The celebrity outfits ranged from the ridiculous to the sublime, but mostly clustered in the ridiculous area. Click here for The New York Times’ rundown, but here are some highlights:

Rihanna in a bejeweled minidress and coat with a pope-type mitre.

Madonna — who’s made a kind of cottage industry out of her Catholic apostasy — in a black Renaissance something with a crown of crosses and a fishnet veil (her musical performance was, well, it made the original “Like a Virgin” video look like pattycake).

Katy Perry in knee-high gold boots and giant angel wings.

Zendaya in Joan-of-Arc-inspired chainmail.

Ariana Grande in an actually rather lovely gown featuring art from the Sistine Chapel.

Sarah Jessica Parker in a gold-encrusted thing with puffy red hearts on it and a giant headdress that apparently has the Nativity inside.

Lana del Rey in a white dress with Mary’s sword-pierced heart on it (with the swords sticking out), and a halo head thing with blue angel wings.

Greta Gerwig as a sorta nun, kinda.

You get the idea. There were actually some pretty dresses in there (Brooke Shields looked lovely in a blue ballgown) but pretty isn’t the point of the Met Gala red carpet. Pretty won’t always get you in the slideshow — but shocking may.

Do superficial, silly people never get beyond externals? Yep. Why should that surprise you? Do celebrities dress in edgy and provocative ways on a red carpet? Yep. Why should that surprise you?

Does someone actually think that wearing a rainbow cape is a groundbreaking, original protest statement? Apparently.

If you’re an attention-seeking celebrity who knows more about lip fillers than liturgy, this is what you do. If you scan back through slideshows from earlier years, you’ll see some pretty preposterous Met Gala outfits then, too.

But, I must say, having centuries’ worth of the stunning visual language of the Catholic Church to draw from just demonstrated how beautiful our faith is, which shone through even in the most boneheaded fashion choices.

Reactions have ranged from indifference to outrage. Is it cultural appropriation? You bet, but nobody bothered about that, since no one in this particular world is worried about offending Catholics.

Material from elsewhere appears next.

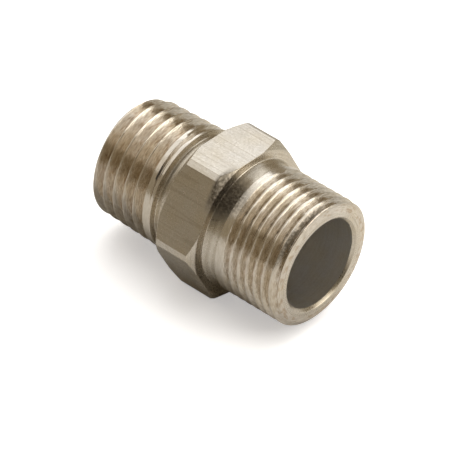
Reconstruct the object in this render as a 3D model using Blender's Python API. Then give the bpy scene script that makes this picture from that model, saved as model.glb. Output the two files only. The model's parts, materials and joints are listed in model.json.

(UPDATE 5/9 — British TV personality and tabloid journalist Piers Morgan weighed in with a critique of the cultural appropriation — imagining what would happen if Judaism or Islam were disrespected in the same way. He mentions he was raised Catholic, laments lack of cultural formation from the nuns, but still considers himself Catholic. Hey, Piers, there are books, Websites and probably an RCIA program available near you, if you want to brush up on your faith. We’ve kept the Light on for you.)

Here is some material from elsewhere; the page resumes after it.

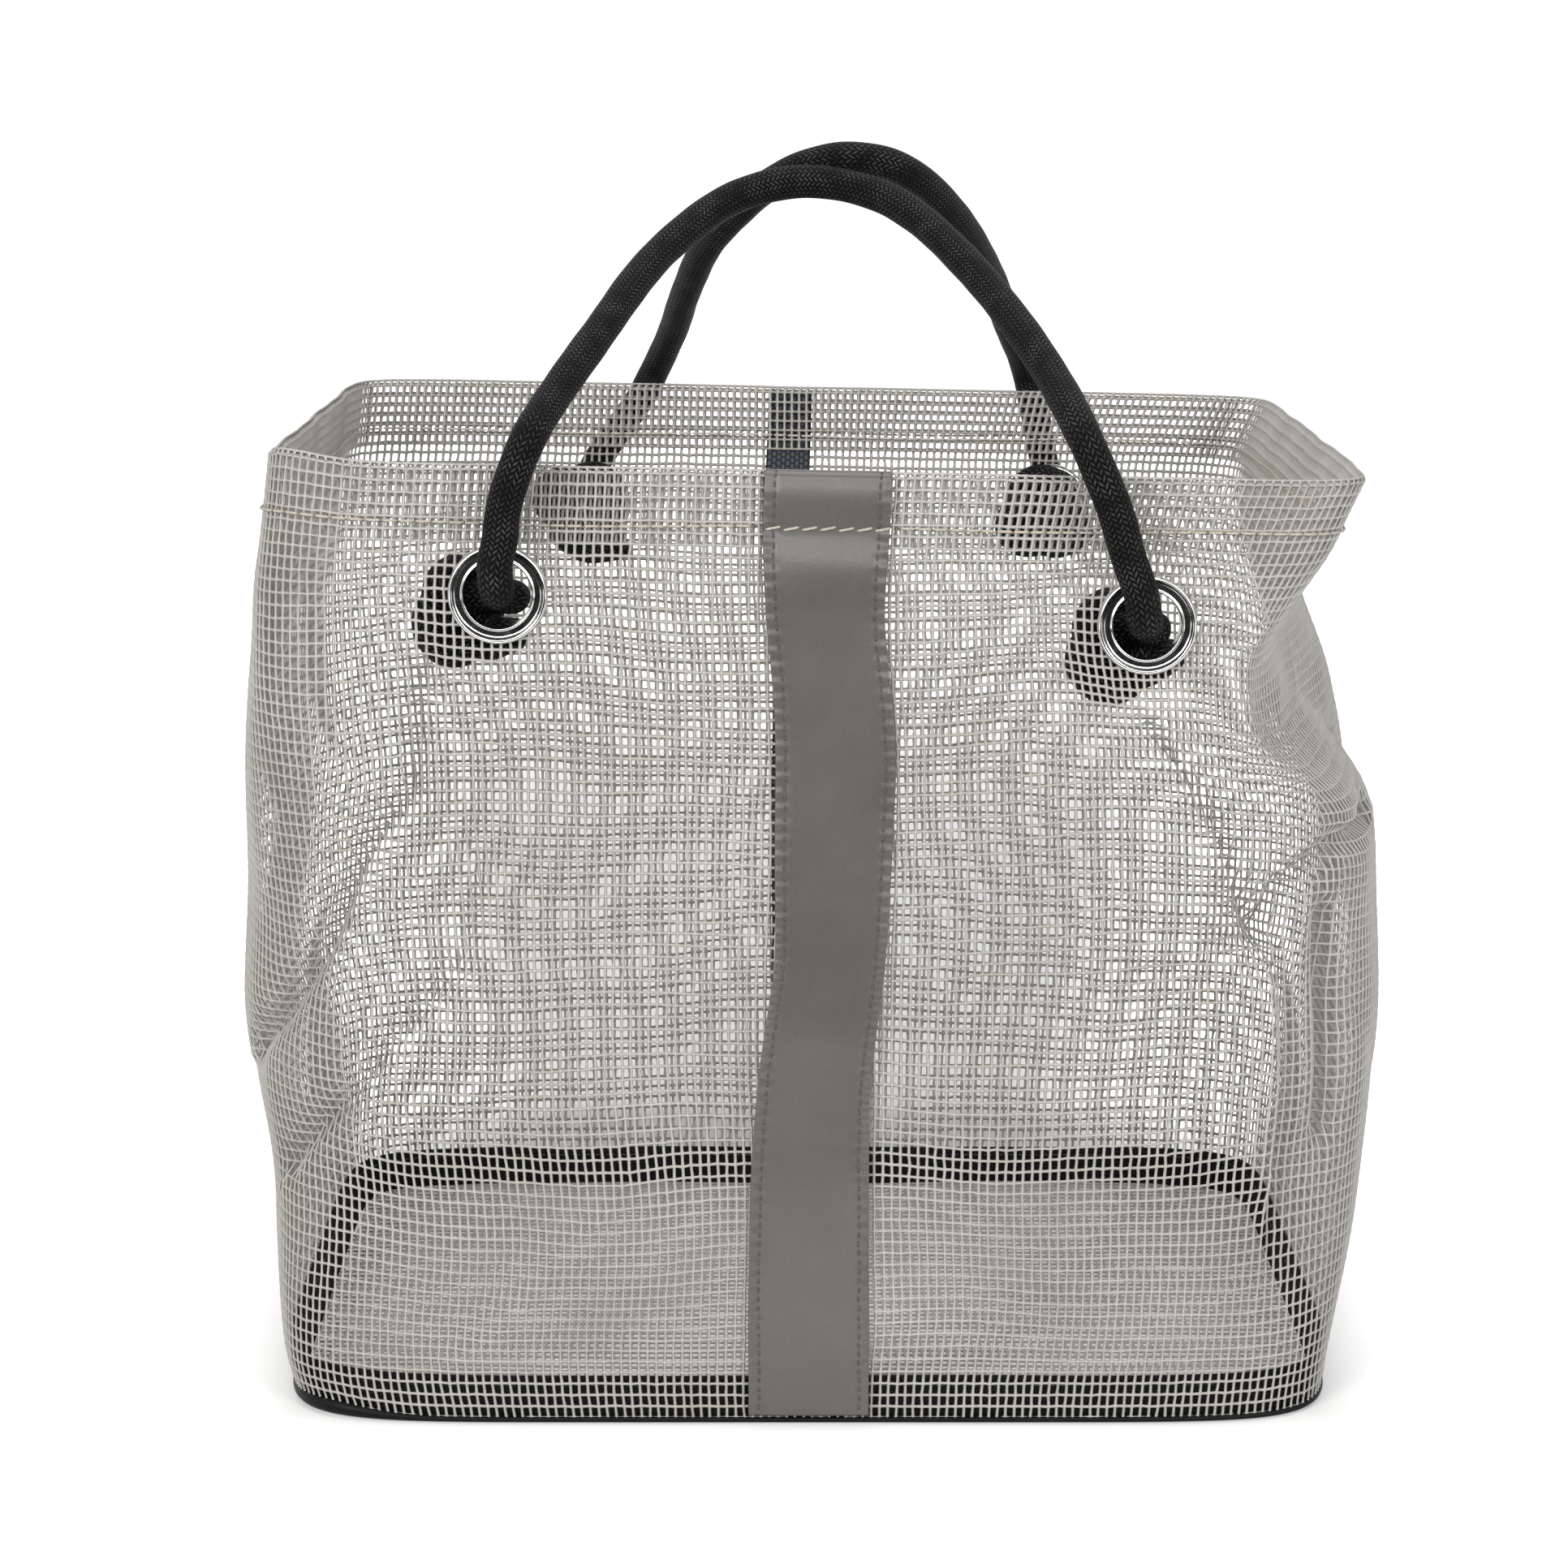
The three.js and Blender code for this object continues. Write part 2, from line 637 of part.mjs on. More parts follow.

And, Cardinal Dolan of New York and media darling Father James Martin, S.J. (the consultant on the exhibit), did show up.

Martin tweeted:

Actually said to me at the tonight: “I love your costume.” “Is that, like, for real?” “Funky outfit!” “You’re the best dressed dude here, bro.” (High fives me.) “You look just like the real thing.” And, truly: “I love that you got dressed up as a sexy priest.”

How nice.

Aside from Madonna, the Sistine Chapel Choir, currently on tour, gave a surprise performance at the gala, underneath projected images from the chapel itself.

Was there a battered soul in that audience who was moved by the music of heaven on Earth? I hope so.

To be fair, Dolan and the Vatican itself were supporting the exhibit, and Dolan spoke at a press conference this morning.

His full remarks can be found here, but this is a taste:

What’s the Church doing here?

What is the Cardinal-Archbishop of New York doing here?

Well, because the Church and “the Catholic imagination,” are all about truth, goodness, and beauty…

That’s why we have great schools… to teach the truth;

That’s why we love and serve the poor – to do good;

That’s why we’re into art, poetry, music, liturgy, and, yes, even fashion… to thank God for beauty…

In the “Catholic imagination,” the True, the Good, and the Beautiful have a name: Jesus Christ, who revealed Himself as “the Way, the Truth, and the Life.”

In the “Catholic imagination,” the truth, goodness, and beauty of God is reflected all over… even in fashion.  The world is shot through with His glory.

After all, the celebs are God’s children too, and children do like to play dress-up.